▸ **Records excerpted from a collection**
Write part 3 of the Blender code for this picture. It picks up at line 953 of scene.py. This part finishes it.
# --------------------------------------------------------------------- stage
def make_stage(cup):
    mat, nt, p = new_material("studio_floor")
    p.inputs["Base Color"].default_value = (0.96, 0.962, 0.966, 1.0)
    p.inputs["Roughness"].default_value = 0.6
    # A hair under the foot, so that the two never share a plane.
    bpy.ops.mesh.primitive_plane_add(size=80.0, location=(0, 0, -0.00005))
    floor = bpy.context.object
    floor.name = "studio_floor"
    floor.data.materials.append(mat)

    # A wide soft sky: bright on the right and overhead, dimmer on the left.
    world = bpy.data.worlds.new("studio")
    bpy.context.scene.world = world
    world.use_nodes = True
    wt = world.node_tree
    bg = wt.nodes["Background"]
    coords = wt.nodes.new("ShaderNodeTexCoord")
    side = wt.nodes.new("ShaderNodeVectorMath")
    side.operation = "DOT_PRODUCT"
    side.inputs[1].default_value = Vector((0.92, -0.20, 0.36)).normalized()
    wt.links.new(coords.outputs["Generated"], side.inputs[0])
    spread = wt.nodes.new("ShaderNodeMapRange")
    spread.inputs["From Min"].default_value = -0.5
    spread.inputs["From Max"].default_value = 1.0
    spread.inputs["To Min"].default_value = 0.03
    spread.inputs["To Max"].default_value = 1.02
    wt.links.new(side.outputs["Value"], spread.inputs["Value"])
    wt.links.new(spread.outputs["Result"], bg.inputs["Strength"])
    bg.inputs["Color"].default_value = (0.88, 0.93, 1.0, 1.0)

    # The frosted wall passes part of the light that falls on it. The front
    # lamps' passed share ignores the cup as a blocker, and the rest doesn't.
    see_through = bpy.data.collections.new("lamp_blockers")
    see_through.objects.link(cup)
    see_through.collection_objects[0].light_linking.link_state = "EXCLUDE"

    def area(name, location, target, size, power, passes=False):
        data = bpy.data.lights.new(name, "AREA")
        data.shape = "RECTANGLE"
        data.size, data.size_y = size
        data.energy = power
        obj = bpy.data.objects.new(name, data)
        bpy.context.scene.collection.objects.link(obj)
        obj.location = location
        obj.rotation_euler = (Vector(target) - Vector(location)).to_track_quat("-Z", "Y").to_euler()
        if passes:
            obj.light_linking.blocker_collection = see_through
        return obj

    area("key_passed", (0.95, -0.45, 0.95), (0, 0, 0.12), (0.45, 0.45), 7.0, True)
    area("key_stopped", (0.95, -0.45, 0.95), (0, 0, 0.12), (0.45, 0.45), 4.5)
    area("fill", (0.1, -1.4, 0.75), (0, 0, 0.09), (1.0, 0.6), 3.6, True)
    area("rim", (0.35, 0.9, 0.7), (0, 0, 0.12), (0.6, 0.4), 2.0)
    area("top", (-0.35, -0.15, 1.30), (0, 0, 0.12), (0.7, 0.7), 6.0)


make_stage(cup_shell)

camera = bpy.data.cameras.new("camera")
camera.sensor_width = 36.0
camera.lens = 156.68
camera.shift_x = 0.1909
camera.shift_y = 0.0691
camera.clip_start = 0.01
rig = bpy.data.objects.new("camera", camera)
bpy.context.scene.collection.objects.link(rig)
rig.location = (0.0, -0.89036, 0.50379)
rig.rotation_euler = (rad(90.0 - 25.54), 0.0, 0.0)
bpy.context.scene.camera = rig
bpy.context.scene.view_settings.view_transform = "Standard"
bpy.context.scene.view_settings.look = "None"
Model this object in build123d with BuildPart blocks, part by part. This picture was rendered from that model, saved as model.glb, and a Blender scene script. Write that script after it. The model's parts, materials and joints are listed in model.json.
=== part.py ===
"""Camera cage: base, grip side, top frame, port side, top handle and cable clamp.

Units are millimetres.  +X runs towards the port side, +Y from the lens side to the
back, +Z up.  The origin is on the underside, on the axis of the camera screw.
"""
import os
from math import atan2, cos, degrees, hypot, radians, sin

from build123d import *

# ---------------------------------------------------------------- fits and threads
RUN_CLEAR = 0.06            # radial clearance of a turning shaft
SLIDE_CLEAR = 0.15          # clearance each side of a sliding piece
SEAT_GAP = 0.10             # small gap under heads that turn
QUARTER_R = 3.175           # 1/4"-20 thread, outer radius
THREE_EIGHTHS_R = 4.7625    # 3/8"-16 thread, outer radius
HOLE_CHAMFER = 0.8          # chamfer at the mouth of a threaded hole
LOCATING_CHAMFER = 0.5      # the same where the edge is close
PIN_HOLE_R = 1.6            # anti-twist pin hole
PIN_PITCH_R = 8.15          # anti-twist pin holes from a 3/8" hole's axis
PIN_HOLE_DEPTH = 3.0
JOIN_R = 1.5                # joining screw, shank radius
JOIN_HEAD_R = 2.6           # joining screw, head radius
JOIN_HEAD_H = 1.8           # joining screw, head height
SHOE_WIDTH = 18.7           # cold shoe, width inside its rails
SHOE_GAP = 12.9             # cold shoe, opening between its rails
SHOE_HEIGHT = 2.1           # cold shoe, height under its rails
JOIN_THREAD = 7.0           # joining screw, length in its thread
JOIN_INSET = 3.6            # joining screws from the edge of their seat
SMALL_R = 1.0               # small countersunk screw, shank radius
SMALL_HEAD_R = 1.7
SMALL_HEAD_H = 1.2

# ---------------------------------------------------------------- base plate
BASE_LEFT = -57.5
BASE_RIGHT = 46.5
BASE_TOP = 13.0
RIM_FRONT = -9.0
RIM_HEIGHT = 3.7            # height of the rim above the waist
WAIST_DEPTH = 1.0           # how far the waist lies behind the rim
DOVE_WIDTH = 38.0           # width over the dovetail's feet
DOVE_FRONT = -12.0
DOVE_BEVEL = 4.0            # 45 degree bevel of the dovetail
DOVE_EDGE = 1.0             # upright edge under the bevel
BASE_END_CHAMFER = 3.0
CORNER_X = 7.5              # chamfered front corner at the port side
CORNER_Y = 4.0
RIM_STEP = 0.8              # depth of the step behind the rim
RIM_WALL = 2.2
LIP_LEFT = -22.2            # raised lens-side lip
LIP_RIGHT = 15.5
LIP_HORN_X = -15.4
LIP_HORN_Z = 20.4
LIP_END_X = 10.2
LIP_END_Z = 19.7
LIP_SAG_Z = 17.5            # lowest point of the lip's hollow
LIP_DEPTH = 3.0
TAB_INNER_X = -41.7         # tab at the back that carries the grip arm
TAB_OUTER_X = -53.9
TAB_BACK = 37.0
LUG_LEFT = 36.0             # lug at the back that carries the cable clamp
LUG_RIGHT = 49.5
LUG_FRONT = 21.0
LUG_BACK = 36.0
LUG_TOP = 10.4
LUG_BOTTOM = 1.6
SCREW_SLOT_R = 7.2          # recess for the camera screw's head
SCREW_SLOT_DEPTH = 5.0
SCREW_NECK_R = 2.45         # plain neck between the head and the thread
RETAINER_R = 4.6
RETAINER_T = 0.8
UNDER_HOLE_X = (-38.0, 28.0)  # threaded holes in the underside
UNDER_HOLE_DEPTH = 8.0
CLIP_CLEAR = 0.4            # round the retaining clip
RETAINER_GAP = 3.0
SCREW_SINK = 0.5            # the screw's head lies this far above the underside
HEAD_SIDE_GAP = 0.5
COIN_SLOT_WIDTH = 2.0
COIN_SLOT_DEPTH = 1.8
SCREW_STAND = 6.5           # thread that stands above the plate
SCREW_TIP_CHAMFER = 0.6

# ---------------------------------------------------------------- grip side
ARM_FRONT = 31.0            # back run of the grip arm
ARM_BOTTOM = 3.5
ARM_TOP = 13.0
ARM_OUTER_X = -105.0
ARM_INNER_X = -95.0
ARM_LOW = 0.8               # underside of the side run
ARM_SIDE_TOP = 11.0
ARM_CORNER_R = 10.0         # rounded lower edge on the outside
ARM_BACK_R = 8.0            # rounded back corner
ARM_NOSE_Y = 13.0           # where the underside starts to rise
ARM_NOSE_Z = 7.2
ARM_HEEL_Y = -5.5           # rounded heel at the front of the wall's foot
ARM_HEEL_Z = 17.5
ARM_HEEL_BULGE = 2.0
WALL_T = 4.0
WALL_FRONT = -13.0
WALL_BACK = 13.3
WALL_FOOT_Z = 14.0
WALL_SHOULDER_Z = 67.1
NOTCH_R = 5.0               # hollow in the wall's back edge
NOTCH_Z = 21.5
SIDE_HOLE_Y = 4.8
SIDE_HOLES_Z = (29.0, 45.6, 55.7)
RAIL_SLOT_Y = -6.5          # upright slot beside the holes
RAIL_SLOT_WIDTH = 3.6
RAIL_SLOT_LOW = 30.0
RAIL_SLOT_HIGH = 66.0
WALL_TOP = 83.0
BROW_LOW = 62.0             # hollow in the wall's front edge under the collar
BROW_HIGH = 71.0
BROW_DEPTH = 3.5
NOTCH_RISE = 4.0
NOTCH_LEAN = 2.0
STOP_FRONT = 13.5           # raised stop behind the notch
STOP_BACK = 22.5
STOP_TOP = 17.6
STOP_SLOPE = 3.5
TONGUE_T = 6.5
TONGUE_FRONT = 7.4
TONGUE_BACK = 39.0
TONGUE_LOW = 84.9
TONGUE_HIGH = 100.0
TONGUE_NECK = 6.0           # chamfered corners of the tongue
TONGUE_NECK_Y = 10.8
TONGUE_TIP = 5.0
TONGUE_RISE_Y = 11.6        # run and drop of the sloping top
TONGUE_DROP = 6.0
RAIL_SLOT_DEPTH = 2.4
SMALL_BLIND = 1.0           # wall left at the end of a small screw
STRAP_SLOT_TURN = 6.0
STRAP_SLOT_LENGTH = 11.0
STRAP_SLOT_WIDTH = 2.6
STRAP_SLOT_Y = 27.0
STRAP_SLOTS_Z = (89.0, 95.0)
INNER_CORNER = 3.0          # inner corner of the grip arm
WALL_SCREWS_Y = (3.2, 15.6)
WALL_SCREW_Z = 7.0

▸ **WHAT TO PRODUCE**
Report the number of lines above containing the word "Write", with no other text.

▸ **COMPLETED EXERCISE**
2